NASA is getting closer to near-space with a $475,000 award to two companies developing reusable vehicles for suborbital flight.

Under the public-private partnership dubbed the Commercial Reusable Suborbital Research Program (CRuSR) programme, Armadillo Aerospace and Masten Space Systems will run conduct test flights of their experimental near-space vehicles.

Texas-based Armadillo will get about $225,000 and competitor Masten of Mojave, Calif., will receive about $250,000 to fly their respective vertical take-off/vertical landing (VTVL) rockets.

The flights are to demonstrate the vehicles' ability to provide recoverable launch and testing of small payloads going to "near-space" - usually considered to be anywhere within Earth's atmosphere between 65,000 and 350,000ft. There, a microgravity environment mimics the conditions of space ideal for experimentation, but reusable vehicles do not need an expensive heat shield to return to Earth. The CRuSR programme is aimed at developing commercial reusable transportation to near space for regular, frequent, predictable near-space at a reasonable cost with easy recovery of intact payloads.

 Masten

 © Masten Space Systems, Inc.

Armadillo's Super-Mod VTVL vehicle will make three flights under the CRuSR award - two this fall and one over the winter - from Spaceport America in New Mexico. The first two flights will be to an altitude of approximately 47,520ft and the third to approximately 132,000ft.

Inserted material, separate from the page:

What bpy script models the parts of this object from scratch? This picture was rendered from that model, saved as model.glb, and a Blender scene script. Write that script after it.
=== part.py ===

The Masten Space Systems' Xaero vehicle will make four flights this winter from the Mojave Air and Space Port in California. Two flights will reach an altitude of approximately 15,840ft and two others will be to approximately 95,000ft with an in-flight engine shutdown. Masten demonstrated an in-flight restart with the Xombie VTVL rocket on 26 May.

The test flight vehicles will carry multiple payloads, says NASA, including NASA Ames flight monitor to document the vehicles' flight environment and a is a "particle agglomeration experiment" from the Space Sciences Lab at the University of California Berkeley, which has also previously taken a trip to the International Space Station. Both launch vehicles also will be modified to mount three antennas for the Automatic Dependent Surveillance-Broadcast (ADS-B) navigation and positioning payload.

"These two awards are just the beginning of an innovative teaming relationship with industry to provide affordable access to the edge of space while evaluating the microgravity environment for future science and technology experiments," says NASA chief technologist Bobby Braun at NASA Headquarters in Washington. "CRuSR represents the sort of government-commercial partnership that will facilitate near-space access at affordable costs."

This spring, the White House committed a $15 million per year investment in CRuSR from 2011 through 2015 to fund research and development of suborbital spacecraft. The space bill, however, is still struggling though the legislative process with the US Congress.